New York Times (New York)
By Liz Robbins
April 3, 2016
Angelo
Cabrera was offered a job administering a program for Mexican
immigrants at Baruch College in Manhattan more than two years ago.
This month, he will show up for his first day of work.
He
spent around 24 months stuck in his native Mexico, trying to straighten
out his immigration status and qualify for a work visa, and almost 24
years as an undocumented New Yorker. During
those years, he earned two degrees from Baruch, part of the City
University of New York, and started a social services organization. Now
he is back — legally.
“It
has been a miracle,” Mr. Cabrera, 41, said on Friday at the college.
“It feels like I was under the shadows, under the darkness, for nearly
24 years.”
Mr.
Cabrera crossed the border as a teenager in 1990 and made his way to
New York. While working menial jobs, he earned an undergraduate and a
graduate degree from Baruch and founded Masa,
a nonprofit in the South Bronx that tutors Mexican and Mexican-American
students.
In
2014, he was offered a job working with his mentor, Robert C. Smith, a
sociology professor at Baruch. In that role, Mr. Cabrera would help
immigrants apply for a deportation-deferral program for childhood arrivals. But first, he needed to fix his own immigration
status.
That
is when he returned to his parents’ home in San Antonio Texcala,
Mexico. Because he lived illegally for more than a year in the United
States, he faced a 10-year ban on re-entry unless
he qualified for a humanitarian waiver.
After
an article about Mr.

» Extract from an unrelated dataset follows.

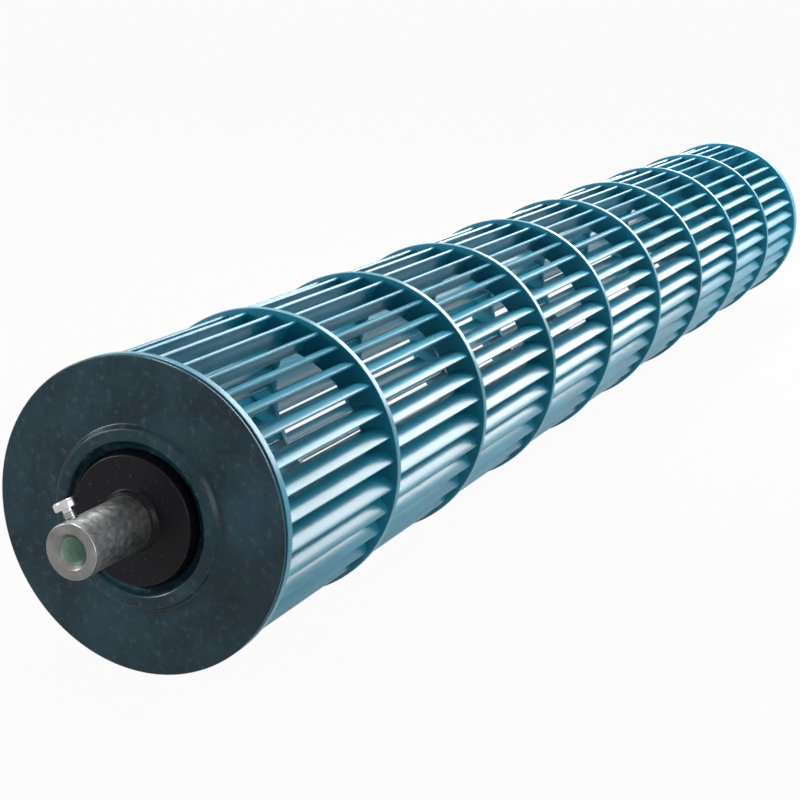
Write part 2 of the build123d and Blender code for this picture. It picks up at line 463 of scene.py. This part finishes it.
def plated_steel(name, bright, dull, low, high, marks):
    """Turned steel between two tones and two roughnesses, with lathe marks of a given strength."""
    finish, tree, shader = start_finish(name, Metallic=1.0)
    tree.links.new(blended(tree, placed(tree, CLOUDS, Scale=180, Low=0.0, High=1.0), bright, dull),
                   shader.inputs["Base Color"])
    tree.links.new(placed(tree, CLOUDS, Scale=500, Low=low, High=high), shader.inputs["Roughness"])
    roughened(tree, shader, placed(tree, TURNING, Scale=2500), marks, LATHE_RELIEF)
    return finish


# Painted light: the bore is made pale and partly diffuse so that it looks lit inside.
def bore_painted_light():
    finish, tree, shader = start_finish("bore_painted_light", Metallic=0.25)
    painted_glow = placed(tree, CLOUDS, Scale=350, Low=0.0, High=1.0)
    tree.links.new(blended(tree, painted_glow, BORE_PAINTED_GREEN, BORE_PAINTED_PALE), shader.inputs["Base Color"])
    tree.links.new(placed(tree, CLOUDS, Scale=900, Low=0.3, High=0.5), shader.inputs["Roughness"])
    return finish


SLEEVE_STEEL = plated_steel("sleeve_steel", (0.62, 0.61, 0.60), (0.36, 0.37, 0.36), 0.29, 0.41, 0.8)
# The end face's steel is a darker copy of the sleeve's: painted shade that dims the reflection it
# shows.
SHADED_END_STEEL = plated_steel("shaded_end_steel", (0.24, 0.24, 0.23), (0.14, 0.145, 0.14), 0.28, 0.38, 0.6)
BORE_STEEL = bore_painted_light()
SCREW_STEEL = plated_steel("screw_steel", (0.55, 0.55, 0.56), (0.4, 0.4, 0.41), 0.14, 0.26, 0.1)
SHAFT_STEEL = plated_steel("shaft_steel", (0.6, 0.6, 0.61), (0.5, 0.5, 0.52), 0.2, 0.35, 0.5)
for steel in (SLEEVE_STEEL, SHADED_END_STEEL, BORE_STEEL, SCREW_STEEL, SHAFT_STEEL):
    print("finish:", steel.name)

# %% [markdown]
# ## Making pieces
# Nearly every piece of a wheel is turned, so most start as an outline of a few corners beside the
# axis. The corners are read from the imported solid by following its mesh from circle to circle, and
# each is rounded with a vertex bevel.

# %% Outlines
WHOLE_CIRCLE = 8                 # corners that a turned circle has at least
EDGE_SHARE = 0.4                 # a round takes no more than this of its shortest edge


def outline_of(node):
    """A turned node's (radius, y) corners in order. A solid one starts and ends on the axis."""
    mesh = frame["nodes"][node].data
    spots = [(round(hypot(v.co.x, v.co.z), 5), round(v.co.y, 5)) for v in mesh.vertices]
    circles = {spot for spot in set(spots) if spots.count(spot) >= WHOLE_CIRCLE}
    nearby = {}
    for edge in mesh.edges:
        one, other = (spots[i] for i in edge.vertices)
        if one != other and one in circles and other in circles:
            nearby.setdefault(one, set()).add(other)
            nearby.setdefault(other, set()).add(one)
    ends = sorted(spot for spot, others in nearby.items() if len(others) == 1)
    path = [ends[0] if ends else max(nearby)]
    while True:
        onward = sorted(nearby[path[-1]] - set(path))
        if not onward:
            break
        path.append(onward[0])
    return [(0.0, path[0][1]), *path, (0.0, path[-1][1])] if ends else path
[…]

Cabrera appeared in The New York Times in January
2015, an international campaign to win him a waiver began. Dr. Smith
turned to younger Latino activists who involved
community organizations that leaned on lawmakers in Washington. The
“Bring Angelo Home” social media campaign garnered more than 25,000
signatures on Change.org and the Daily Kos political website.
In
January this year, Mr. Cabrera was granted his visa. Dr. Smith said he
was pleased that the authorities had finally weighed Mr. Cabrera’s
accomplishments more than the way he had entered
the country as a teenager.
But
the relief may be temporary, illuminating just how byzantine the
American immigration system can be: The process took so long that Mr.
Cabrera’s work visa has less than six months left.
He may have to return to Mexico on Sept. 30.
His
lawyer with the City University of New York, Andrés Lemons, said the
university would seek an extension of the visa, an H-1B, though there is
not yet funding for the job past September.
“The work is going to continue,” Dr. Smith said. “And we need him.”
After
leaving Mexico last month, Mr. Cabrera had one last hurdle to cross.
When he landed at Kennedy International Airport, a customs officer
brusquely directed him to a back room for questioning,
past a man in handcuffs.
It took one more anxious hour in limbo until he was free to go.
“To
have that opportunity, even if it is a very short time, to fulfill that
dream of being in the United States legally, has surpassed any other
experience,” Mr. Cabrera said.
Back
in New York, Mr. Cabrera registered for a Social Security number, which
he would need to start his job. The official must have recognized him
from news reports. “He said, ‘Welcome back.
Sorry you had to wait so long,’” Mr. Cabrera recalled.